Although many of the Exchange events have dry, academic titles—things like “Interrogating the Concept of Negligence and Accountability” or “Sectarianism and the Ecumenical Frame“—the conferences have allowed some serious rivals to debate their positions nonviolently. The Beirut Exchange has brought in speakers from Hezbollah, a Lebanese political party and militia that the United States considers a terrorist group.

It has also hosted fierce rivals of Hezbollah, including former Maronite Christian militia commander Samir Geagea, and people who were later believed to be murdered by Hezbollah, including journalist Lokman Slim, who was shot in 2021 while allegedly trying to put a Hezbollah defector in touch with the U.S. government, and former Finance Minister Mohamad Chatah, who was assassinated by a car bomb in 2013.

So it went across the Middle East. The Yemen Exchange, held on Zoom, included both the Saudi ambassador to Yemen and representatives from the Houthi movement fighting Saudi Arabia. U.S. officials and other foreign diplomats have also reportedly been frequent visitors at Foundation for Global Political Exchange events.

“The crucial thing is we don’t do love fests,” Noe tells Reason, listing all the rival political figures he has hosted. “I would say 20 percent of our speakers are in jail or have been assassinated and a third of our speakers blame the other third for the hardships and violence that they, their party, and their country have suffered over the years.”

Noe’s organization believed that these conferences were protected by the First Amendment, but “became concerned about how broadly OFAC might interpret its regulatory authority when reports emerged that the video conferencing service Zoom abruptly shut down several academic events involving Leila Khaled,” a former Palestinian hijacker, according to the lawsuit.
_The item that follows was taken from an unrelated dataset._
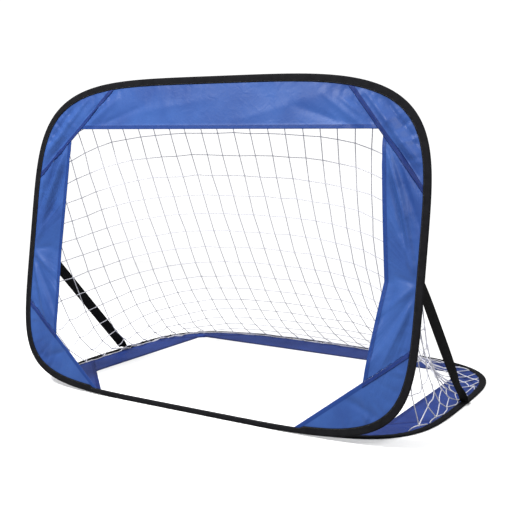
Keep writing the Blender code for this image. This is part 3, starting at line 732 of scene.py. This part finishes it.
def stitch_tree():
    """One flattened thread at each pitch along every line of the wire mesh."""
    tree, given, result = new_tree("stitch_row", Length="Float", Pitch="Float", Thread="Float", Turn="Float",
                                   Seed="Int", Finish="Material")
    rows = add_node(tree, "GeometryNodeMeshToCurve", {"Mesh": given["Geometry"]})
    spaced = add_node(tree, "GeometryNodeResampleCurve", {"Curve": rows, "Length": given["Pitch"]},
                      mode="LENGTH")
    ahead = add_node(tree, "GeometryNodeInputTangent", {})
    facing = add_node(tree, "FunctionNodeAlignRotationToVector", {"Vector": ahead}, axis="X")
    ball = add_node(tree, "GeometryNodeMeshUVSphere", {"Segments": 6, "Rings": 4, "Radius": 0.5})
    size = add_node(tree, "ShaderNodeCombineXYZ", {
        "X": given["Length"], "Y": given["Thread"], "Z": given["Thread"]})
    thread = add_node(tree, "GeometryNodeTransform", {"Geometry": ball, "Scale": size})
    askew = add_node(tree, "FunctionNodeRandomValue", {"Seed": given["Seed"]}, 1, data_type="FLOAT")
    swing = calc(tree, "MULTIPLY", calc(tree, "SUBTRACT", askew, 0.5), given["Turn"])
    spin = add_node(tree, "ShaderNodeCombineXYZ", {"Z": swing})
    turn = add_node(tree, "FunctionNodeRotateRotation", {"Rotation": facing, "Rotate By": spin},
                    rotation_space="LOCAL")
    sewn = add_node(tree, "GeometryNodeInstanceOnPoints", {
        "Points": spaced, "Instance": thread, "Rotation": turn})
    finish_tree(tree, sewn, given["Finish"], result)
    return tree


def grow(name, tree, points, edges, inputs, marks=()):
    """Run a tree on a wire mesh with named marks on its points, and keep the result as a plain mesh."""
    wire = bpy.data.meshes.new(name)
    wire.from_pydata(np.asarray(points, float).tolist(), edges, [])
    for mark, kind, field, values in marks:
        wire.attributes.new(mark, kind, "POINT").data.foreach_set(field, np.asarray(values).ravel())
    piece = add_object(name, wire)
    modifier = piece.modifiers.new(tree.name, "NODES")
    modifier.node_group = tree
    identifiers = {item.name: item.identifier for item in tree.interface.items_tree if item.in_out == "INPUT"}
    for socket, value in inputs.items():
        modifier[identifiers[socket]] = value
    bpy.context.view_layer.update()
    grown = bpy.data.meshes.new_from_object(piece.evaluated_get(bpy.context.evaluated_depsgraph_get()))
    piece.modifiers.remove(modifier)
    piece.data = grown
    grown.name = name
    return piece


def row_across(outline, line, distance, margin):
    """Points along a line, a distance out from it, as far as an outline reaches less a margin."""
    origin, direction = shifted(line, distance)
    strip = clip(clip(outline, *shifted((origin, direction), -1e-4)), *turned(shifted((origin, direction), 1e-4)))
    along, _ = measure(strip, (origin, direction))
    run = np.arange(min(along) + margin, max(along) - margin, ROW_STEP)
    return np.array(origin) + run[:, None] * np.array([-direction[1], direction[0]])


def thread_finish(name, colour, roughness, sheen, dark, light):
    """Sewing thread, in tones that change from stitch to stitch."""
    finish, tree, inputs = new_finish(name, colour, roughness, Sheen_Weight=sheen)
    tint(tree, inputs, noise(tree, object_place(tree), 1500.0), dark, light)
    return finish


def sew_rows(hoop, part, rows, seed, finish):
    """Stitches along rows of points on one hoop, as one piece."""
    points, edges = [], []
    for row in rows:
        first = len(points)
        points += list(row)
        edges += [(first + index, first + index + 1) for index in range(len(row) - 1)]
    sewn = grow(f"{hoop.name}_{part}_stitches", stitch, points, edges, {
        "Length": STITCH_LENGTH, "Pitch": STITCH_PITCH, "Thread": THREAD, "Turn": STITCH_TURN,
        "Seed": seed, "Finish": finish})
    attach(sewn, hoop.name)
    if part == "hem" and hoop is front:
        lie_flat(sewn)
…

So they asked permission. The Foundation for Global Political Exchange informed OFAC that its 2022 conference in Beirut would feature five speakers under U.S. sanctions: former Foreign Minister Gebran Bassil, member of parliament Jamil Sayyed, Hezbollah member of parliament Ali Fayyad, former Hezbollah member of parliament Ammar Moussawi, and Hamas spokeswoman Usama Hamdan. Bassil and Seyyed are under corruption sanctions, and the others are under terrorism sanctions.
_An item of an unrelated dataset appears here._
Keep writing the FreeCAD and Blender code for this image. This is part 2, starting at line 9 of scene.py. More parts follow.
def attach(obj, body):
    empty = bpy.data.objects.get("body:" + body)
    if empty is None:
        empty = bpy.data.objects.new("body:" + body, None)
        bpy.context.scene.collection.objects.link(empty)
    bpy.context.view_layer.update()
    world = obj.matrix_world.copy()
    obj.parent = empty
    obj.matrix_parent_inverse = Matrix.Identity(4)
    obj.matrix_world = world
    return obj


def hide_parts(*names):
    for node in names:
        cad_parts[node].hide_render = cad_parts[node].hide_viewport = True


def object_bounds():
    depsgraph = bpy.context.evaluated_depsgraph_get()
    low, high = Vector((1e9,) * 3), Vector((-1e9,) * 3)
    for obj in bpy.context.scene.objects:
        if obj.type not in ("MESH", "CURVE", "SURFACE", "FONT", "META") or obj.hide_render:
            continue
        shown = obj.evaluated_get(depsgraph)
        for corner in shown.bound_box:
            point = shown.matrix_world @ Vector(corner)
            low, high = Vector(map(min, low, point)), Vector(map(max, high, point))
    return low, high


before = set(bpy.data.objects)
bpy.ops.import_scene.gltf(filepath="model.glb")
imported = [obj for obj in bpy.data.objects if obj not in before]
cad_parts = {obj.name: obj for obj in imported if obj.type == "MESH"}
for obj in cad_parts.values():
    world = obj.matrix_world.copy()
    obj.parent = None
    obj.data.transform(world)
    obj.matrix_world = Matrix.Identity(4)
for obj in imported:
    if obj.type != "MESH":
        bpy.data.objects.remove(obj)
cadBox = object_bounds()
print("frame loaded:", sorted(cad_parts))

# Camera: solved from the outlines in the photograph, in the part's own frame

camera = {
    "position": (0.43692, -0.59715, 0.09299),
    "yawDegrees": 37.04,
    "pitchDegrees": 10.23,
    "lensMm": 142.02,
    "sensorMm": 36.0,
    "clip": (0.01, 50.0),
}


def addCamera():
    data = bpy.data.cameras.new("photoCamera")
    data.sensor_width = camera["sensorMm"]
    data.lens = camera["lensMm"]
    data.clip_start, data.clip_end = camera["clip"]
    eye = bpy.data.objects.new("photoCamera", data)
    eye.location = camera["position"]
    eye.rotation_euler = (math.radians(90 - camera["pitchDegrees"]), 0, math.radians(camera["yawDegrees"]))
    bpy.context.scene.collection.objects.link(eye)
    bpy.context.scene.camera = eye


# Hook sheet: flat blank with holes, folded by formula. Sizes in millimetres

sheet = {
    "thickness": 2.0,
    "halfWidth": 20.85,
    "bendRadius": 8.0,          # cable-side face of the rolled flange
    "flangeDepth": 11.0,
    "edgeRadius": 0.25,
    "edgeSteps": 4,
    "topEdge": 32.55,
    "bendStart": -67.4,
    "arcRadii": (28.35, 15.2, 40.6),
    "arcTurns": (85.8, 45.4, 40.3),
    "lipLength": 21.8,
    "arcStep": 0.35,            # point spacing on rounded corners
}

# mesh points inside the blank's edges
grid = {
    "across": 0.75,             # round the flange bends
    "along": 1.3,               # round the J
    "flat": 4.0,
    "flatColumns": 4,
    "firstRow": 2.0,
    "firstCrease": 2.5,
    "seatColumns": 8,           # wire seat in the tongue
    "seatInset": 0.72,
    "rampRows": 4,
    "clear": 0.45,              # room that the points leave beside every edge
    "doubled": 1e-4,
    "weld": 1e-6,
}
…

“While we believe that our proposed activity is not prohibited by any of [sic] sanctions regulations, an officer in the Licensing Division instructed us that we should apply for a specific license,” the foundation wrote in an April 2022 letter asking for such a license to be granted. OFAC turned down the request.

It wouldn’t be the first time that U.S. authorities used economic sanctions to censor speech. In 2010, the Supreme Court ruled that a group of American peaceniks would not be allowed to meet with the Kurdistan Workers Party (PKK) and the Tamil Tigers, two foreign rebel groups considered terrorists by the U.S. government, to teach them to “peacefully resolve disputes.” Any kind of advice, the government successfully argued, would count as training terrorists.

And in 2021, the U.S. Department of Justice shut down the websites of 33 foreign news outlets, arguing that the outlets were attached to the Iranian government, so hosting them on American servers would violate sanctions. (As I uncovered, some of the news outlets were actually at odds with the Iranian government, but there’s no transparency or real due process for this kind of action.)

However, the Biden administration introduced a new line of thinking in the Beirut Exchange case. The foundation wasn’t planning to give the speakers any money, goods, or training, only a chance to sit in a chair and answer questions. Rather, OFAC argued that an American audience itself was something of value, and therefore covered by sanctions.

The implications for freedom of the press were pretty disturbing. In theory, the government might even be able to gag American journalists from speaking to undesirable foreigners. I myself published a major scoop in 2021—that the U.S. military likely met with PKK fighters in Iraq—based on a PKK commander’s response to my questions.

The work of journalists and academics requires talking to “torturers, murderers, terrorists, despots, gang members, thieves, and other miscreants” and “hearing views that many (often even us ourselves) find vile, objectionable or abhorrent,” says Monica Marks, a professor of Middle Eastern politics at New York University and a member of the foundation.

The foundation sued the Biden administration in January 2023, and the Knight First Amendment Institute at Columbia University took up the case. The Biden administration filed several motions for an extension of time, then gave in. It walked back its claims in a Friday letter, then settled the case on Tuesday.

“This settlement is an important victory for free speech at a moment when governments around the world are exploiting national security laws to suppress legitimate political discourse. The First Amendment protects the right of Americans to engage with people from other countries—to talk with them, hear from them, and engage them in discussion and debate,” Knight Institute lawyer Anna Diakun said in a statement. “The government has no authority to dictate which voices and ideas Americans are permitted to hear.”